REVIEWS: How do you assess the odds of success?
It’s tough to lose a case in arbitration – especially if you were convinced you’d win. You’re convinced the arbitrator got it wrong and you’re thinking about taking it on review to the Labour Court. If you do, you’ll be in for the long haul – about two years, six figure legal costs and no guarantee you’ll win this time round. So what are your odds of success? How wrong does the arbitrator have to be in the eyes of the Labour Court before it will overturn the award?
The test for review
The Constitutional Court crystalized the test for review in the Sidumo case. It was expressed as a question which the Labour court must ask when deciding whether to overrule an arbitrator’s decision.

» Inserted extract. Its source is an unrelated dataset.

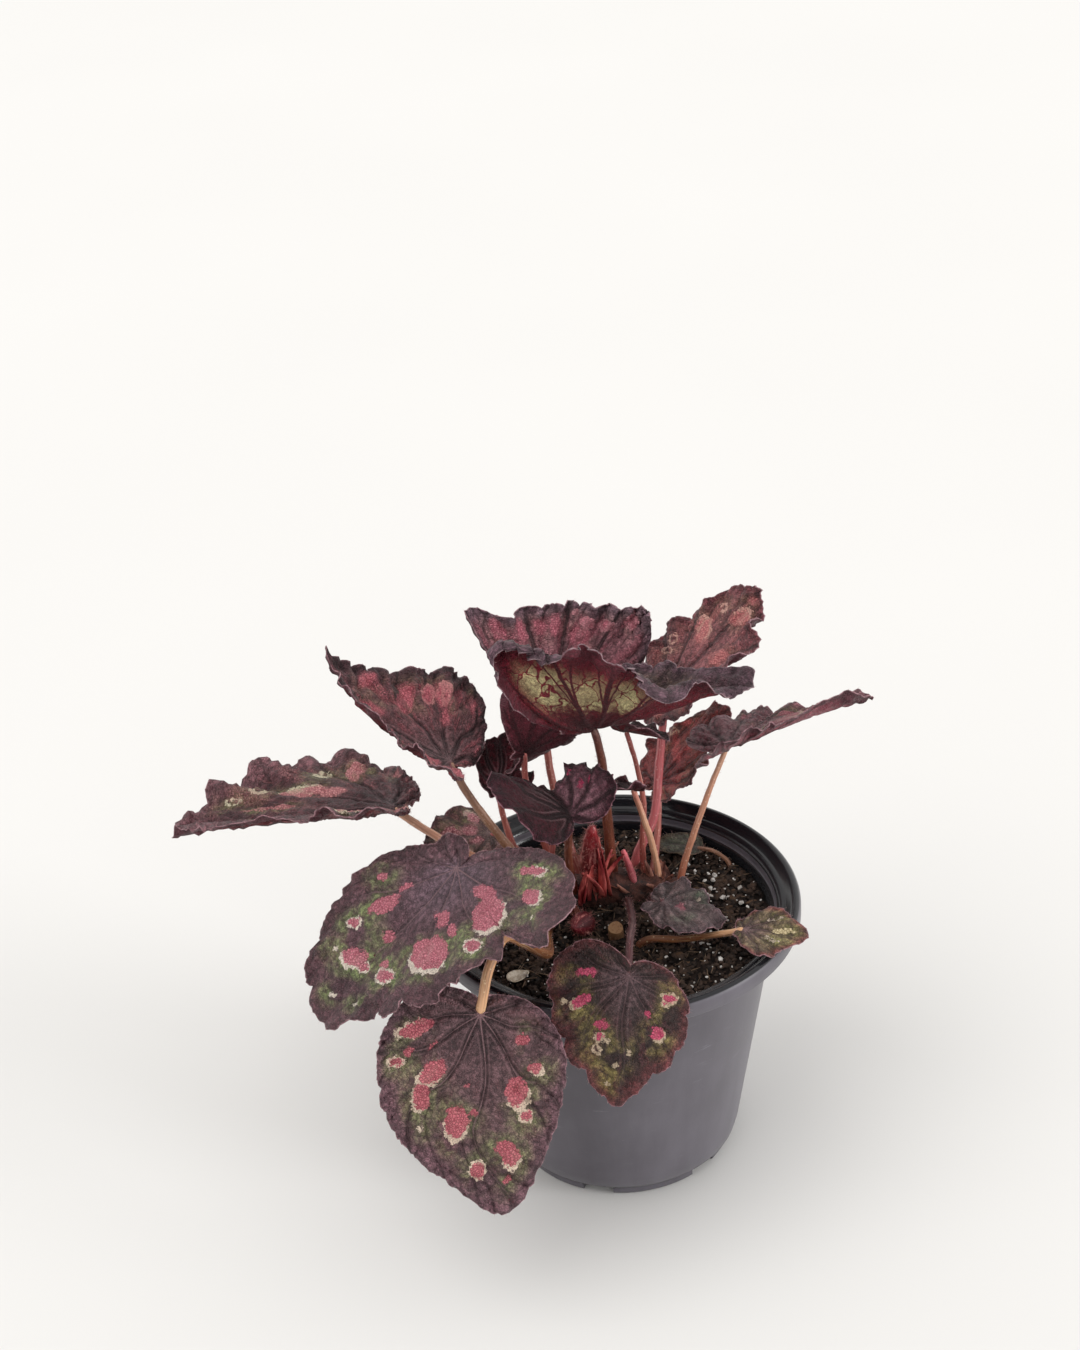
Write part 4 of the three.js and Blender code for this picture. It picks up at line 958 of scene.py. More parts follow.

“Is the commissioner’s decision one that a reasonable decision-maker could not reach?”
The Labour Court has applied this test consistently in subsequent reviews. It’s used different language to refine the thinking on how the test should be applied from case to case. A useful example is to consider that “reasonableness” indicates a range of reasonable decisions.
The decision will not be reviewable if it falls within the range of decisions which reasonable people could come to.
This means that a court should not interfere with a decision if it was ‘reasonable’ – even if it doesn’t agree with the arbitrator’s decision.
What would be an unreasonable decision?
The Labour Appeal Court has said it would consider a decision to be unreasonable if it was –
- unsupported by any evidence;
- based on speculation by the commissioner;
- entirely disconnected from the evidence;
- supported by evidence that is insufficiently reasonable to justify the decision; or
- made in ignorance of evidence that was not contradicted.
Assessing the odds
The Labour Court has now formulated a novel and useful way to assess the odds of success in a review. The case concerned gross misconduct relating to an employee who copied tender documents in suspicious circumstances. The Labour Court found there was “clear and convincing” circumstantial evidence to prove that the employee had acted with dishonest purposes.
The judgment noted that SA law has two standards of proof –
- “balance of probabilities” (civil cases) – equating to 51% probability; and
- “beyond reasonable doubt”(criminal cases) – equating to a 90% probability.
The court in Moses Ketane referred with approval to a third standard used in the USA –
- The “clear and convincing standard” – equating to a 70-75% probability.
The judgment expressed a preference to equate this to a 70% probability, being the mid-point between 50% and 90%.
TIP: The court is unlikely to set factual findings aside on review unless they are clearly wrong. And a clearly wrong factual finding on the formulation in this case means the probabilities should fall within the ‘clear and convincing’ standard of proof…about a 70% probability. The odds of success in a review would be much better if the prospects are assessed using this standard of proof.